Dataset items:
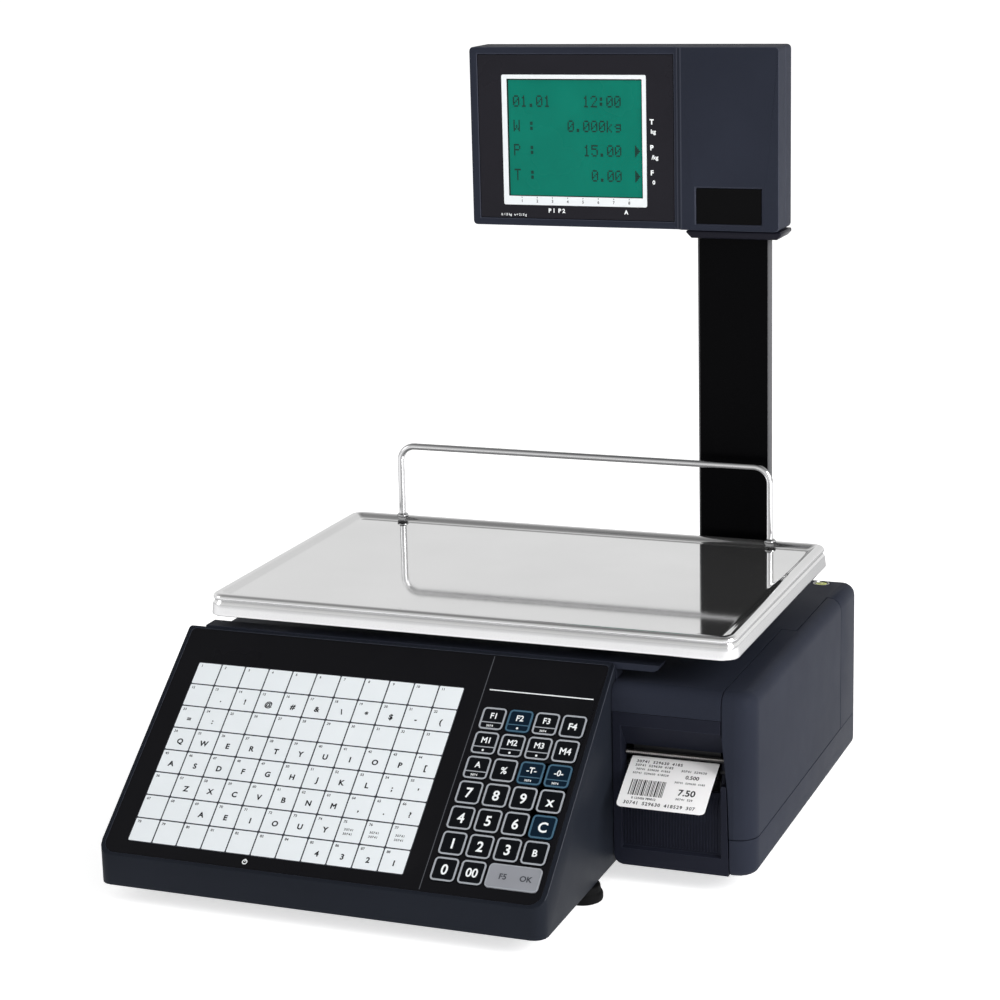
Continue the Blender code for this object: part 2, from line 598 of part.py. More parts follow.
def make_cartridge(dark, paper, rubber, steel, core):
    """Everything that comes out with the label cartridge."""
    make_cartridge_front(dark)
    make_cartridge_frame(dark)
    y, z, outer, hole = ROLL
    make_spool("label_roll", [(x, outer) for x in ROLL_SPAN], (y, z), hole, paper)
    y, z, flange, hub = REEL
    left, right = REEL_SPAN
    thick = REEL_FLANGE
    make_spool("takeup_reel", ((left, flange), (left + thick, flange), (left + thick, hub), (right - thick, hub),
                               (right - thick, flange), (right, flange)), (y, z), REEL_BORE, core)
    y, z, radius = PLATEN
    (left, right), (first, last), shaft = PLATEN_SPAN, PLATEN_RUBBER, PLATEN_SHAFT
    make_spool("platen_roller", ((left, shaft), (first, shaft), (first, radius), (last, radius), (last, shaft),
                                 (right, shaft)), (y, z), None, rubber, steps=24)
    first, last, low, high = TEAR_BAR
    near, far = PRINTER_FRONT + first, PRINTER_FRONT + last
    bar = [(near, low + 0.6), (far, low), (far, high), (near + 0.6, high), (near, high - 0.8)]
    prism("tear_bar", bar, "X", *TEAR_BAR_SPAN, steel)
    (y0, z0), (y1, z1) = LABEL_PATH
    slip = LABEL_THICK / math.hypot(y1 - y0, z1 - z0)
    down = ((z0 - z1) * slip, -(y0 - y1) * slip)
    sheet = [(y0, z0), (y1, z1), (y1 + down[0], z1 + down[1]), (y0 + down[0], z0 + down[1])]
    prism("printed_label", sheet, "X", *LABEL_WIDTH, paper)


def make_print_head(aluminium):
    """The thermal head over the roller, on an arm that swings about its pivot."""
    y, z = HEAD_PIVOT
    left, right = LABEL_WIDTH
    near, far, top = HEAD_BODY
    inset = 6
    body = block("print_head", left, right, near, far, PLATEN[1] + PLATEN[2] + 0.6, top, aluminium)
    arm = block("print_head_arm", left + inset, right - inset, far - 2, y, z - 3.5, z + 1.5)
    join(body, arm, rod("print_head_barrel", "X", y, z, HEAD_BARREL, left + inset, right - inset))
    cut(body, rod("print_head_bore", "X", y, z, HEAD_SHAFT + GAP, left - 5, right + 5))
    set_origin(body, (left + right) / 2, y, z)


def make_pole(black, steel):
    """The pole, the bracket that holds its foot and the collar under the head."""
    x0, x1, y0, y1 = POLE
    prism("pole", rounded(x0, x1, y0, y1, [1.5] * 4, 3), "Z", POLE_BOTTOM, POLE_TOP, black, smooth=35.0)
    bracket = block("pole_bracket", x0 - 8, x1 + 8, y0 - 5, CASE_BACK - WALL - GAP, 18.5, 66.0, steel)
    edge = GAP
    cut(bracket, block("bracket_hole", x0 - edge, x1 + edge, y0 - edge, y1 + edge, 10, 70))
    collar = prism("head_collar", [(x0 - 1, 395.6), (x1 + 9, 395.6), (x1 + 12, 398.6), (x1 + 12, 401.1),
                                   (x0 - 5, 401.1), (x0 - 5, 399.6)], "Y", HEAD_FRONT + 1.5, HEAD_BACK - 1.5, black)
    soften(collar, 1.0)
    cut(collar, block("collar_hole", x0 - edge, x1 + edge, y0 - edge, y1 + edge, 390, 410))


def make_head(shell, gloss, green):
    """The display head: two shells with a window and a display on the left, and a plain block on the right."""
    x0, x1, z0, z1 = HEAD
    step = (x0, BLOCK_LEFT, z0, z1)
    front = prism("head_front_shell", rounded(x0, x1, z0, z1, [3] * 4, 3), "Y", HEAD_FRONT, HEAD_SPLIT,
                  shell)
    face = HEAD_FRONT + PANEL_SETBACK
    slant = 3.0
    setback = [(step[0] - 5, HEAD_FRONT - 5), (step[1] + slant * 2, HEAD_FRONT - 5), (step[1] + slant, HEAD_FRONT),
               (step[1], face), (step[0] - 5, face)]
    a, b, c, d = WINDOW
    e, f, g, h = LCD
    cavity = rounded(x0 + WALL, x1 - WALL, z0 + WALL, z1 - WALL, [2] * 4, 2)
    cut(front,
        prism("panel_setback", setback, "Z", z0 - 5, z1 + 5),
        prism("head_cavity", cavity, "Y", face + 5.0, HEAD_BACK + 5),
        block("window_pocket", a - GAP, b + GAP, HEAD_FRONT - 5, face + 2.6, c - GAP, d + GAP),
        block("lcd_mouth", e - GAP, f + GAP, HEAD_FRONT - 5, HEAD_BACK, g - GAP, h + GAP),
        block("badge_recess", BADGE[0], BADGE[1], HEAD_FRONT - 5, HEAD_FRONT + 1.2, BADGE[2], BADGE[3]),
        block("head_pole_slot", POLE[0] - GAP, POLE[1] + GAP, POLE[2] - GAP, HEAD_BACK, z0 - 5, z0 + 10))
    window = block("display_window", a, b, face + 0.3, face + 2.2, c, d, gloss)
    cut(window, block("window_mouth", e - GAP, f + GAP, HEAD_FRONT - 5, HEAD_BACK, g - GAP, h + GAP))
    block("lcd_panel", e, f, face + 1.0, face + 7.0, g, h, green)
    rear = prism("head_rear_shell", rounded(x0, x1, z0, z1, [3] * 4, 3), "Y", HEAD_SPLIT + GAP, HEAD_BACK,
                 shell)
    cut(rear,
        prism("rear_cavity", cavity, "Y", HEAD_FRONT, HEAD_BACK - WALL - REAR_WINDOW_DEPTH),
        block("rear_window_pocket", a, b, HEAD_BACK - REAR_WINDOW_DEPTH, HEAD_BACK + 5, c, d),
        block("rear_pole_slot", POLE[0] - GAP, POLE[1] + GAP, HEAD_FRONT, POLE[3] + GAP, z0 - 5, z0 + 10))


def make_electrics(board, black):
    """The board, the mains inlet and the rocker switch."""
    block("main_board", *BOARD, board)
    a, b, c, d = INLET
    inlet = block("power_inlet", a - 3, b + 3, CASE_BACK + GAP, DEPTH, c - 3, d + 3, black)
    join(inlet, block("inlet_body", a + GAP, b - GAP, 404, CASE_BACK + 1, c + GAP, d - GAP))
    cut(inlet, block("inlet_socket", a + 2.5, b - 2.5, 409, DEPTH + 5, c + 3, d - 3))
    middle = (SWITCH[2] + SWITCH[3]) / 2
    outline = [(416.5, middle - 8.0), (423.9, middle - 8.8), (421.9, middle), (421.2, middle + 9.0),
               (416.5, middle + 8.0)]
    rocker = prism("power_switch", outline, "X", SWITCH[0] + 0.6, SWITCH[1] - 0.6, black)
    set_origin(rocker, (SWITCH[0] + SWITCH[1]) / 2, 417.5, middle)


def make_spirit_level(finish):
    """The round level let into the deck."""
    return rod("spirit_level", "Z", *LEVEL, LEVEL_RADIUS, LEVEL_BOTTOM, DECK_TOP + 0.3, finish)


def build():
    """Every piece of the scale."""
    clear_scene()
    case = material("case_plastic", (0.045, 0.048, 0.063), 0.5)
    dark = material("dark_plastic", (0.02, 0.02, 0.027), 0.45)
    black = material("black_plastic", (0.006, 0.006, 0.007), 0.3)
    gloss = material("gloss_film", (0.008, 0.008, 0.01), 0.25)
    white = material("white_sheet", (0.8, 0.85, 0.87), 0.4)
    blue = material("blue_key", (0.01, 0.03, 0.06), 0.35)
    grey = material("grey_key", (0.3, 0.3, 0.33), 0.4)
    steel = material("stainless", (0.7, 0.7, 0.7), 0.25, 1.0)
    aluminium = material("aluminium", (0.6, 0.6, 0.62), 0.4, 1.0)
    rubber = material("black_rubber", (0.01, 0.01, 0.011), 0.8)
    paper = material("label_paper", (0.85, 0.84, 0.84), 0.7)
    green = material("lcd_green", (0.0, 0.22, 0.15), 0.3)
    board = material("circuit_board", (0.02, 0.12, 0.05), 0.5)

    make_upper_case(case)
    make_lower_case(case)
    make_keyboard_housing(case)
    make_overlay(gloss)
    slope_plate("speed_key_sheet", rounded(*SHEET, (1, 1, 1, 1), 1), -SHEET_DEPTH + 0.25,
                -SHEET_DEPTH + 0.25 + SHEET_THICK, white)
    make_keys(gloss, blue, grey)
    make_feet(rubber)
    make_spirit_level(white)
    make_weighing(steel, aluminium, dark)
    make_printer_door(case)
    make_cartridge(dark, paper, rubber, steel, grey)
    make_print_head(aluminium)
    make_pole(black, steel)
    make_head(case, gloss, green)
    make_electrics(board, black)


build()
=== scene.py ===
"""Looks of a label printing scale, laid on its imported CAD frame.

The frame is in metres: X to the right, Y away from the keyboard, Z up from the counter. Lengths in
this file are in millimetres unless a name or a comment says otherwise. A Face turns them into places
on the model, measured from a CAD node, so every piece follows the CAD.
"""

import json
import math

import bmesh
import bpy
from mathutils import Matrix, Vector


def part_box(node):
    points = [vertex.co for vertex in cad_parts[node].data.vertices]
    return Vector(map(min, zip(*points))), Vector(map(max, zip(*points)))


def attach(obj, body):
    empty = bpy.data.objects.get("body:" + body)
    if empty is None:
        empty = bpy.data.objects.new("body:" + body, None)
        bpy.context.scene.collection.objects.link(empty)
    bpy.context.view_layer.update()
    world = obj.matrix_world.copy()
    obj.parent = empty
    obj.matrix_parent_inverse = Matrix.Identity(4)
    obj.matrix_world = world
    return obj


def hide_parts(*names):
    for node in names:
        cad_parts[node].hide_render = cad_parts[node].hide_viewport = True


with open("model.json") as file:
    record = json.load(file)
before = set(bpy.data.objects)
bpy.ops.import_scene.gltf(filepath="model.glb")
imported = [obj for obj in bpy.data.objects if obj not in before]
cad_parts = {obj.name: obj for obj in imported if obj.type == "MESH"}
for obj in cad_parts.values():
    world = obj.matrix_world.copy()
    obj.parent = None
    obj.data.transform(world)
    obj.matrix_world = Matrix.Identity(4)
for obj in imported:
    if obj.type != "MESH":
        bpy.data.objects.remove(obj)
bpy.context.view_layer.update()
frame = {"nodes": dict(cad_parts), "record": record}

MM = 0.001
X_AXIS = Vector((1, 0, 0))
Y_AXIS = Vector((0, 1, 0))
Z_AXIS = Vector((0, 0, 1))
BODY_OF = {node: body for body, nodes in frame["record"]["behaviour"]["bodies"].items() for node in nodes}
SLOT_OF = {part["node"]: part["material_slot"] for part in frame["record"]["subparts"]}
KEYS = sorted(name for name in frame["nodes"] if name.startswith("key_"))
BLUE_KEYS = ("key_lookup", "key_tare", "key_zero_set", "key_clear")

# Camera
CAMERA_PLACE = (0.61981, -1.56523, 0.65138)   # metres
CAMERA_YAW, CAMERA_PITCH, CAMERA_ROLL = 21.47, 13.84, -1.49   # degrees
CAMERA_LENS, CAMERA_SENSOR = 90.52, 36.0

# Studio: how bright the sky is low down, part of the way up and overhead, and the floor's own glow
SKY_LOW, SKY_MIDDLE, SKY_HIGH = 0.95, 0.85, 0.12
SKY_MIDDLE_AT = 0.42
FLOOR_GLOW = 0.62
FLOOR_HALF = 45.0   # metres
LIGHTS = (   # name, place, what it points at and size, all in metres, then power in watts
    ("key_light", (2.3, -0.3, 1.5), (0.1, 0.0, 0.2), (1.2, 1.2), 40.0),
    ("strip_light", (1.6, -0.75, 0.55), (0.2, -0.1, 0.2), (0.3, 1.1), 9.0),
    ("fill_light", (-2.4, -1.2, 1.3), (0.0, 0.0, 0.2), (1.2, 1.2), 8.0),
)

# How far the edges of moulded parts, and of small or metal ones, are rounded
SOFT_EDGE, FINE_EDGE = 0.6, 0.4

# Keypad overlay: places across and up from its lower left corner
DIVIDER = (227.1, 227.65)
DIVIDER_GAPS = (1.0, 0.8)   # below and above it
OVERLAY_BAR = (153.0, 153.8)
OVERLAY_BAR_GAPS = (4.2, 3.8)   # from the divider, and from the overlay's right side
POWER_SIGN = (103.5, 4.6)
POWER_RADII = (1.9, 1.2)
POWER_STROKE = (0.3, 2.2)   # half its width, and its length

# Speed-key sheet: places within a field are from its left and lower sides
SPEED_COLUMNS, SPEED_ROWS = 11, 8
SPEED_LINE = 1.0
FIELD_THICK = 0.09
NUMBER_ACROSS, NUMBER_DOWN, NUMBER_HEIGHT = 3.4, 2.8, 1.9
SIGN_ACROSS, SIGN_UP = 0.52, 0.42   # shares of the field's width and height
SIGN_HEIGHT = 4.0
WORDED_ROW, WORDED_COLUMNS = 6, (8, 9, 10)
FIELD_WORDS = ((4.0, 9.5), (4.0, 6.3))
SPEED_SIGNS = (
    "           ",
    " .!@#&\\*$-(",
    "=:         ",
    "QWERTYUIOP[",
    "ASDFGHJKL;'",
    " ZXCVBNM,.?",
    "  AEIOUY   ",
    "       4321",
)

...

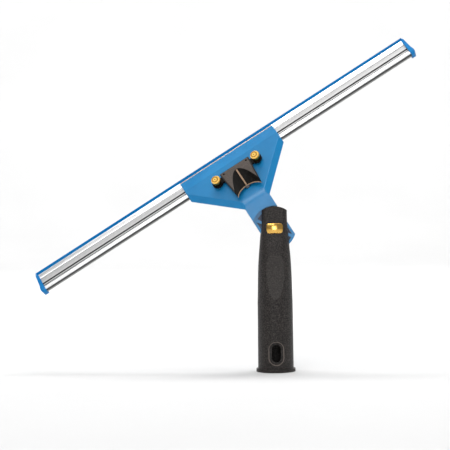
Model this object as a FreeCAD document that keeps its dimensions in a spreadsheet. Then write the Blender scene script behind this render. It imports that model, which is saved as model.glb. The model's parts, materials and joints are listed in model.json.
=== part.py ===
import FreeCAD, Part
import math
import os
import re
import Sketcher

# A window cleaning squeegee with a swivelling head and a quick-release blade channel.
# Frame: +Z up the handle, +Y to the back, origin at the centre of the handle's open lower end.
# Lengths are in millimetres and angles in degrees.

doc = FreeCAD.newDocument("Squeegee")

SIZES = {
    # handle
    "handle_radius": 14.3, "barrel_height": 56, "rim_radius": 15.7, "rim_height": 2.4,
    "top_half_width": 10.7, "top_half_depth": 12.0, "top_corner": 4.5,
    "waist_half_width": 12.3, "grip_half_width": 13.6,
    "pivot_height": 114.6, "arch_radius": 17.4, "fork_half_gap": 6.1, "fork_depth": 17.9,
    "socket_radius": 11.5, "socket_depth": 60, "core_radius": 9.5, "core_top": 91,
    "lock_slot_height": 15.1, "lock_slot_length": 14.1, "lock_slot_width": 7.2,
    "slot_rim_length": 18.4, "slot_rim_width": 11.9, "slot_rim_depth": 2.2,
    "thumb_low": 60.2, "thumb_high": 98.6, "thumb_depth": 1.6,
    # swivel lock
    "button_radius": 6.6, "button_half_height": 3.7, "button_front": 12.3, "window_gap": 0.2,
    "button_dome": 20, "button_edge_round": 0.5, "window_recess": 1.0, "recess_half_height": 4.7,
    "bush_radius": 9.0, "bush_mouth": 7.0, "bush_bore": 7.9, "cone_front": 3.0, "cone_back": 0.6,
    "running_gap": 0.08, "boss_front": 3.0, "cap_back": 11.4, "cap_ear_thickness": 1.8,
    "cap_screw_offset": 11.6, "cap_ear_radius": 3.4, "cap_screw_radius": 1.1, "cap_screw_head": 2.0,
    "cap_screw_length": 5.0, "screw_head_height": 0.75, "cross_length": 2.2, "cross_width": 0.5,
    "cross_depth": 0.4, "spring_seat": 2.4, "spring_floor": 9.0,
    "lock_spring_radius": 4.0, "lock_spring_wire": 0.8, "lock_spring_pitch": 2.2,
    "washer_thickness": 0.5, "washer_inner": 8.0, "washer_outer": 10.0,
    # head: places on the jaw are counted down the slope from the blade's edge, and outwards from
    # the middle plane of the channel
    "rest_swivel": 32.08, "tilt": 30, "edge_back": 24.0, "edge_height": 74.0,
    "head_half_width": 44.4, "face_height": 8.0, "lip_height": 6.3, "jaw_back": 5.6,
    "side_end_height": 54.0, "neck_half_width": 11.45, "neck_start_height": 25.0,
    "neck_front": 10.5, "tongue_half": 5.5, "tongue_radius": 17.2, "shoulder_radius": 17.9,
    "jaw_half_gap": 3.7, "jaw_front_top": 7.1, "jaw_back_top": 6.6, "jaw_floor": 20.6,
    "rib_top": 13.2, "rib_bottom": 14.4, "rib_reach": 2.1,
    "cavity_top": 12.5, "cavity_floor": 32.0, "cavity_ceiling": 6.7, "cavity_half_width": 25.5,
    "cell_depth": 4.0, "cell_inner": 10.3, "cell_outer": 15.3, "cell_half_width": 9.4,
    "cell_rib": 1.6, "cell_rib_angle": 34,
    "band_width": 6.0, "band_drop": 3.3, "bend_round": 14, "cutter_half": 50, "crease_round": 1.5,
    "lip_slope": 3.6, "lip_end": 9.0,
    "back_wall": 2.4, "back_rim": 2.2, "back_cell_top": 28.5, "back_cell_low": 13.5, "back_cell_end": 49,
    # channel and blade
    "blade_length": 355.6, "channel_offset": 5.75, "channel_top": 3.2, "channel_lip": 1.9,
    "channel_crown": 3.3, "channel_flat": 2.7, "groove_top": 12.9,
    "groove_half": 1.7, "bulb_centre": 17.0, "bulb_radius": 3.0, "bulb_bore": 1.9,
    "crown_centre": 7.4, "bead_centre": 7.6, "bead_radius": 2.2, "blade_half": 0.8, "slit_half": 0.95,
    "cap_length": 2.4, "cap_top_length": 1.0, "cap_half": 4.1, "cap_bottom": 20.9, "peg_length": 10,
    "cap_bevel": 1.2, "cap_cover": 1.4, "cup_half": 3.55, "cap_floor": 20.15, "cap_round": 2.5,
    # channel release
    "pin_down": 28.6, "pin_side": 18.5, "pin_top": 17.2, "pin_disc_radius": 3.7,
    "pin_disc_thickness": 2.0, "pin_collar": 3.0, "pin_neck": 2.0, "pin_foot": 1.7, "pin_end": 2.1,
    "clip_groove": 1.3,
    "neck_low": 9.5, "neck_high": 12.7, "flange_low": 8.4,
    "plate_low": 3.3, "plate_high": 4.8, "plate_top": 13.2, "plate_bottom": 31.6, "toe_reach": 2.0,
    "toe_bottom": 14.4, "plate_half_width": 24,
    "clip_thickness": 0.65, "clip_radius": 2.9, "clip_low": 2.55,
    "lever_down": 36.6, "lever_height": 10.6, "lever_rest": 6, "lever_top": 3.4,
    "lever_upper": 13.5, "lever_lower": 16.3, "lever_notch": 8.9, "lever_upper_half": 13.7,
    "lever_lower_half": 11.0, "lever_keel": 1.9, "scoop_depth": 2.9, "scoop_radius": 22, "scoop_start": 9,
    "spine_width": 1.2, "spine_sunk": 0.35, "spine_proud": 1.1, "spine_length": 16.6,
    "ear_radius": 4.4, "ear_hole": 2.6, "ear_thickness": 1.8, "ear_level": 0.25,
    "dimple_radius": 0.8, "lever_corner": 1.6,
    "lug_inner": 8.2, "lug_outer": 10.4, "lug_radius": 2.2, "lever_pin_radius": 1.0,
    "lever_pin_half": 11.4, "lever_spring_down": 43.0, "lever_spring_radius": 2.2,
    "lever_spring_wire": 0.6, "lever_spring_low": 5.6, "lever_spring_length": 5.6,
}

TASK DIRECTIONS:
Return only the stretch of the material above from the line holding "make_upper_case(case)" through the line holding "imported = [obj", copied exactly.

WRITTEN RESPONSE:
    make_upper_case(case)
    make_lower_case(case)
    make_keyboard_housing(case)
    make_overlay(gloss)
    slope_plate("speed_key_sheet", rounded(*SHEET, (1, 1, 1, 1), 1), -SHEET_DEPTH + 0.25,
                -SHEET_DEPTH + 0.25 + SHEET_THICK, white)
    make_keys(gloss, blue, grey)
    make_feet(rubber)
    make_spirit_level(white)
    make_weighing(steel, aluminium, dark)
    make_printer_door(case)
    make_cartridge(dark, paper, rubber, steel, grey)
    make_print_head(aluminium)
    make_pole(black, steel)
    make_head(case, gloss, green)
    make_electrics(board, black)


build()
=== scene.py ===
"""Looks of a label printing scale, laid on its imported CAD frame.

The frame is in metres: X to the right, Y away from the keyboard, Z up from the counter. Lengths in
this file are in millimetres unless a name or a comment says otherwise. A Face turns them into places
on the model, measured from a CAD node, so every piece follows the CAD.
"""

import json
import math

import bmesh
import bpy
from mathutils import Matrix, Vector


def part_box(node):
    points = [vertex.co for vertex in cad_parts[node].data.vertices]
    return Vector(map(min, zip(*points))), Vector(map(max, zip(*points)))


def attach(obj, body):
    empty = bpy.data.objects.get("body:" + body)
    if empty is None:
        empty = bpy.data.objects.new("body:" + body, None)
        bpy.context.scene.collection.objects.link(empty)
    bpy.context.view_layer.update()
    world = obj.matrix_world.copy()
    obj.parent = empty
    obj.matrix_parent_inverse = Matrix.Identity(4)
    obj.matrix_world = world
    return obj


def hide_parts(*names):
    for node in names:
        cad_parts[node].hide_render = cad_parts[node].hide_viewport = True


with open("model.json") as file:
    record = json.load(file)
before = set(bpy.data.objects)
bpy.ops.import_scene.gltf(filepath="model.glb")
imported = [obj for obj in bpy.data.objects if obj not in before]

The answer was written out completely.